Alder Lake on the rise again after historically low water levels

Alder Lake on the rise again after historically low water levels

Alder Lake on the rise again after historically low water levels

Anyone who lives near or has driven by Alder Lake in recent weeks has probably noticed its unusually and unseasonably low levels, with more mud and stumps than water showing.

At its eastern end near Elbe, only a narrow rivulet of the Nisqually River remains visible while close to popular Sunny Beach Point, an old railroad trestle bridge and foundations from the submerged town of Alder can be seen.

This is not just your eyes or memory playing tricks on you. Tacoma Power, which operates the Alder and LaGrande Dams that control the lake’s level, has confirmed that the water levels seen in recent weeks are historically unprecedented.

“We’ve never been to this elevation before; not that anyone can remember,” stated Stan Strand, project manager for the two dams.

He noted that nowhere among records dating back to the early 1960s have such low levels been recorded.

The cause of it was an unusually hot, dry summer, followed by a cool and dry September.

“We typically start the summer full,” explained Tacoma Power’s resident fish biologist Florian Leischner. “This is due to spring snowmelt. It’s normal for the levels to drop over the course of the summer, but typically this is then offset by heavy rains in the fall,. This year the rains just haven’t come.”

Prior to construction of the two dams in the first half of the 20th  century – the LaGrande Dam around 1910 and the Alder Dam in 1945 – the Nisqually River would rise and fall naturally with the weather and the seasons. This is no longer wholly the case, as water levels are now adjusted via the dams based on a variety of regulatory and power generation requirements.

The main federal organization regulating the dam is the Federal Energy Regulatory Commission. As described on its website, “FERC is an independent agency that regulates the interstate transmission of electricity, natural gas and oil.” It also “licenses and inspects private, municipal and state hydroelectric projects.”

According to Leischner, the Alder and LaGrande dams operate under a 50 year FERC license which was last renewed in 1997. He explained how as part of the licensing and ongoing audit and inspection process, numerous stakeholders are involved and a multitude requirements must be met. In the case of these dams, those stakeholders include U.S. Department of Fish and Wildlife, the National Oceanic and Atmospheric Administration, and the Nisqually tribe.

Operators of the two dams have a delicate balancing act in trying to maintain 114 megawatts of annual power output (which provide renewable, “green” electricity to roughly 16,000 northwest homes, including those in Eatonville and the Ohop Valley) while also ensuring adequate flows for downstream salmon habitat in accordance with treaty rights and federal licensing requirements.
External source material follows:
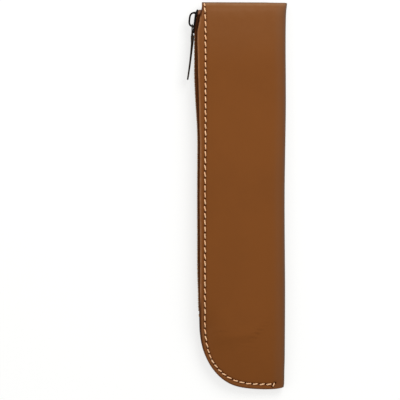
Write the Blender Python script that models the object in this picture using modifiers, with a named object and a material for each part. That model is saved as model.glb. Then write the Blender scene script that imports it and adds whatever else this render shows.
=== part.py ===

Lake levels rise and fall accordingly.

Leischner described how 2018 has been “the third time in four years that we’ve had to reduce minimum flows.” Water flows have been so low, in fact, that Tacoma Power has had to apply for two separate variances from FERC this year for being unable to meet license requirements.

The lake’s historically low levels have impacted many in the area who enjoy boating on its 3,065 acres or recreating along its 28 miles of shoreline. Fisherman who prize its native cutthroat and rainbow trout or its introduced bass, crappie, yellow perch and kokanee have found themselves mired in knee deep mud, their lures snagged on exposed stumps and boats nearly impossible to launch as the ramp peters out scores of feet from the water’s edge.

“People like to point the finger at Tacoma Power (for too much or too little water flow),” Leischner lamented, “but we’re really at the mercy of mother nature.”

Thankfully, recent rains have begun to refill the reservoir, much to the relief of Strand and his 15 on-site employees. Together they carefully monitor numerous screens and instruments in the control center at LaGrande as well as watching for the dreaded “vortex” that could form above the Alder Dam if levels ever approached a critical low. At that point, the power generating turbines would have to be shut down to avoid air entering them, causing cavitation and damage to the equipment.

“Let’s hope it never comes to that,” Strand said.

With any luck, the lake will soon be back to normal levels.. When asked what role climate change may play in low water flows of recent years, those interviewed were unwilling to speculate, although they did acknowledge that strategic planning is underway at levels “above our pay grade” in the case the weather patterns of late become the new normal.

In the meantime, Tacoma Power carries on with its stated mission “to provide high-value, competitively priced products and services to our customers through the quality of our employees, and the responsiveness that results from local ownership.” 

And as for those who live along Alder Lake’s shores or in the fir-clad hills and valleys that surround it, they watch, and they wait, and they wonder.